### Short problem
Give back an exact copy of the lines from the start of the material through the line bearing "import Module from". Include both ends and nothing else.
>> BEGIN Dataset excerpt
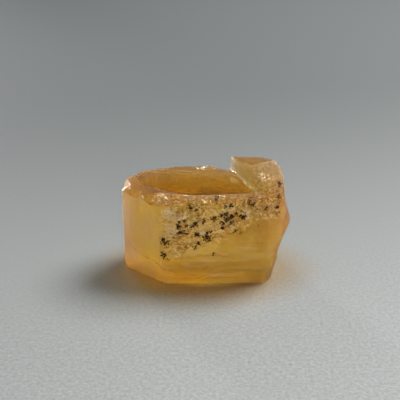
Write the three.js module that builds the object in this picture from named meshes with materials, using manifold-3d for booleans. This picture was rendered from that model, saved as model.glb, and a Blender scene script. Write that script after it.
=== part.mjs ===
// A rough crystal of imperial topaz, all one piece, in millimetres with +Z up.
//
// It is a short length of a lens-shaped prism whose long axis c stands upright. Topaz cleaves flat
// across c, so the top is a level cleavage floor, and a taller stub of the crystal is left standing at
// the right end. The prism faces carry fine upright growth ribs. Below and at both ends the stone
// broke away along uneven fractures, which meet as ledges and arrises.
//
// The crystal is grown as a ribbed prism and then broken. Each break takes away a wedge: the space
// that lies past one uneven plane, or past two or three at once, which leaves a ledge where they meet.
// The origin is the middle of the bounding box's base.
import * as THREE from "three";
import { mergeVertices } from "three/addons/utils/BufferGeometryUtils.js";
import { ImprovedNoise } from "three/addons/math/ImprovedNoise.js";
import Module from "manifold-3d";

const wasm = await Module();
wasm.setup();

// Driving dimensions.
const height = { floor: 11.12, rim: 11.36, stub: 13.2, bulge: 6.8, foot: 2.2 };
const front = -5.1; // the grown front face
const back = 4.95;
const tip = { left: -10.15, right: 10.35 };
const cell = 0.615; // edge length of the facets

// ---------------------------------------------------------------- uneven stone

const noise = new ImprovedNoise();

// Fractal unevenness at a point, between about -1 and 1; lumps is the size of its largest lumps.
function uneven(x, y, z, lumps) {
  let sum = 0;
  for (let octave = 0, size = lumps, share = 0.96; octave < 3; octave++) {
    sum += share * noise.noise(x / size + 7.3, y / size + 3.1 * octave, z / size + 11.7);
    size /= 2.1;
    share /= 1.9;
  }
  return sum;
}

// Turns a closed three.js geometry into a solid for joining and cutting.
function solidOf(geometry) {
  const bare = new THREE.BufferGeometry();
  bare.setAttribute("position", geometry.getAttribute("position"));
  bare.setIndex(geometry.getIndex());
  const merged = mergeVertices(bare, 1e-5);
  return new wasm.Manifold(
    new wasm.Mesh({
      numProp: 3,
      vertProperties: new Float32Array(merged.getAttribute("position").array),
      triVerts: new Uint32Array(merged.getIndex().array),
    }),
  );
}

// A closed solid from points [x, y, z, ...] and the corners of its triangles.
function solidFrom(positions, faces) {
  const geometry = new THREE.BufferGeometry();
  geometry.setAttribute("position", new THREE.Float32BufferAttribute(positions, 3));
  geometry.setIndex(faces);
  return solidOf(geometry);
}

// ---------------------------------------------------------------- the grown prism

// The corners of the prism's section, anticlockwise from the left end of the front face.
const section = [
  [-5.6, front],
  [7.1, front + 0.15],
  [8.9, -3.5],
  [tip.right, -0.9],
  [9.5, 1.2],
  [6.6, 3.5],
  [0.8, back],
  [-3.6, back - 0.1],
  [-7.6, 3.4],
  [-9.7, 1.2],
  [tip.left, -0.5],
  [-9.8, -1.6],
  [-7.9, -3.2],
];
const cornerReach = 0.7; // how far from a corner its rounding starts

// A closed outline through corners, with each corner rounded.
function roundedOutline(corners) {
  const points = corners.map(([x, y]) => new THREE.Vector2(x, y));
  const path = new THREE.Path();
  points.forEach((corner, i) => {
    const [start, end] = [points.at(i - 1), points[(i + 1) % points.length]].map((neighbour) => {
      const side = neighbour.clone().sub(corner);
      return corner.clone().add(side.setLength(Math.min(cornerReach, 0.48 * side.length())));
    });
    if (i === 0) path.moveTo(start.x, start.y);
    else path.lineTo(start.x, start.y);
    path.quadraticCurveTo(corner.x, corner.y, end.x, end.y);
  });
  path.closePath();
  return path;
}

// Upright growth ribs: how far the wall stands out at a distance along the section's outline.
const ribs = [
  { pitch: 2.9, out: 0.03 },
  { pitch: 1.7, out: 0.035 },
  { pitch: 1.15, out: 0.025 },
];
const ribbing = (along) =>
  ribs.reduce((out, rib, i) => out + rib.out * Math.sin((2 * Math.PI * along) / rib.pitch + i), 0);

// The etched crust on the front face, where the wall is rough.
const crust = { left: -6.2, right: 8.2, relief: 0.1, lumps: 1.5 };

// How far the wall stands out of the plain section at a point.
function wallRelief(x, y, z, along) {
  const onCrust = y < front + 0.6 && x > crust.left && x < crust.right;
  const rough = onCrust ? crust.relief * uneven(x, y, z, crust.lumps) : 0;
  return ribbing(along) + rough + 0.1 * uneven(x, y, z, 5);
}

// The prism as closed rings of the section, one above another.
function grownPrism() {
  const outline = roundedOutline(section);
  const length = outline.getLength();
  const around = Math.round(length / cell);
  const top = height.stub + cell;
  const levels = Math.round(top / cell);
  const ring = outline.getSpacedPoints(around).slice(0, around);
  const positions = [];
  for (let level = 0; level <= levels; level++) {
    const z = (level / levels) * top;
    ring.forEach((point, i) => {
      const tangent = ring[(i + 1) % around].clone().sub(ring.at(i - 1)).normalize();
      const out = wallRelief(point.x, point.y, z, (i / around) * length);
      positions.push(point.x + tangent.y * out, point.y - tangent.x * out, z);
    });
  }
  // The quads' diagonals alternate, so that the relief has no grain.
  const faces = [];
  for (let level = 0; level < levels; level++) {
    for (let i = 0; i < around; i++) {
      const a = level * around + i;
      const b = level * around + ((i + 1) % around);
      const c = b + around;
      const d = a + around;
      faces.push(...((level + i) % 2 ? [a, b, c, a, c, d] : [a, b, d, b, c, d]));
    }
  }
  const lid = levels * around;
  for (const [a, b, c] of THREE.ShapeUtils.triangulateShape(ring, [])) {
    faces.push(c, b, a, lid + a, lid + b, lid + c);
  }
  return solidFrom(positions, faces);
}

// ---------------------------------------------------------------- breaks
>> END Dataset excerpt
### Solution to the problem
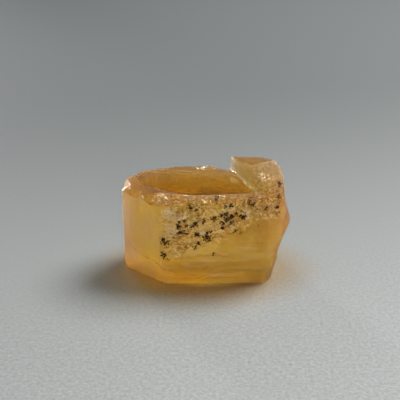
Write the three.js module that builds the object in this picture from named meshes with materials, using manifold-3d for booleans. This picture was rendered from that model, saved as model.glb, and a Blender scene script. Write that script after it.
=== part.mjs ===
// A rough crystal of imperial topaz, all one piece, in millimetres with +Z up.
//
// It is a short length of a lens-shaped prism whose long axis c stands upright. Topaz cleaves flat
// across c, so the top is a level cleavage floor, and a taller stub of the crystal is left standing at
// the right end. The prism faces carry fine upright growth ribs. Below and at both ends the stone
// broke away along uneven fractures, which meet as ledges and arrises.
//
// The crystal is grown as a ribbed prism and then broken. Each break takes away a wedge: the space
// that lies past one uneven plane, or past two or three at once, which leaves a ledge where they meet.
// The origin is the middle of the bounding box's base.
import * as THREE from "three";
import { mergeVertices } from "three/addons/utils/BufferGeometryUtils.js";
import { ImprovedNoise } from "three/addons/math/ImprovedNoise.js";
import Module from "manifold-3d";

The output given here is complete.